First set the public URL and WebAuthn settings so the OIDC issuer and passkeys use your domain. Edit /etc/rauthy/firstboot.env and set PUB_URL, RP_ID and RP_ORIGIN to your domain, then restart Rauthy:

sudo sed -i \
  -e 's#^PUB_URL=.*#PUB_URL=<your-domain>#' \
  -e 's#^RP_ID=.*#RP_ID=<your-domain>#' \
  -e 's#^RP_ORIGIN=.*#RP_ORIGIN=https://<your-domain>:443#' \
  /etc/rauthy/firstboot.env
sudo systemctl restart rauthy

Then obtain a free CA signed certificate for your domain with Let's Encrypt:

sudo apt-get update && sudo apt-get install -y certbot python3-certbot-nginx
sudo certbot --nginx -d <your-domain>

Certbot installs the certificate into nginx and sets up automatic renewal.

Step 14: Managing the Rauthy service

sudo systemctl restart rauthy
sudo journalctl -u rauthy.service --no-pager | tail -20

Rauthy's configuration lives in /etc/rauthy/config.toml (static settings) and /etc/rauthy/firstboot.env (the per instance secrets and public URL). After editing either, run sudo systemctl restart rauthy.

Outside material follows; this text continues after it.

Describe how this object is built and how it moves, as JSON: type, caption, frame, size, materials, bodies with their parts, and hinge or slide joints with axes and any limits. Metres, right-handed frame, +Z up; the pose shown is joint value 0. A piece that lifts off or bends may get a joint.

Step 15: Security recommendations

  • Change the admin password immediately. The per instance password in /root/rauthy-credentials.txt is for first sign in only; change it from the account page (Step 8) as your first action.

  • Restrict SSH. Allow inbound 22 only from your management network; keep 443 (and 80 for the redirect) open to the applications and users that need single sign on.

  • Install a trusted certificate and a real domain. Replace the self signed certificate with a CA signed one (Step 13) so users are not trained to click through warnings, and so passkeys can be enrolled.

  • Enable MFA on the admin account. Rauthy already requires a passkey for the admin console; enrol one as soon as you are on your own domain.

  • Keep the image updated. Unattended security upgrades remain enabled so the OS keeps receiving patches.

Step 16: Support and Licensing

Rauthy is open source software distributed under the Apache License 2.0. This image bundles the upstream Rauthy release unmodified; the licence is retained on the image. cloudimg packaging, hardening and support are provided by cloudimg.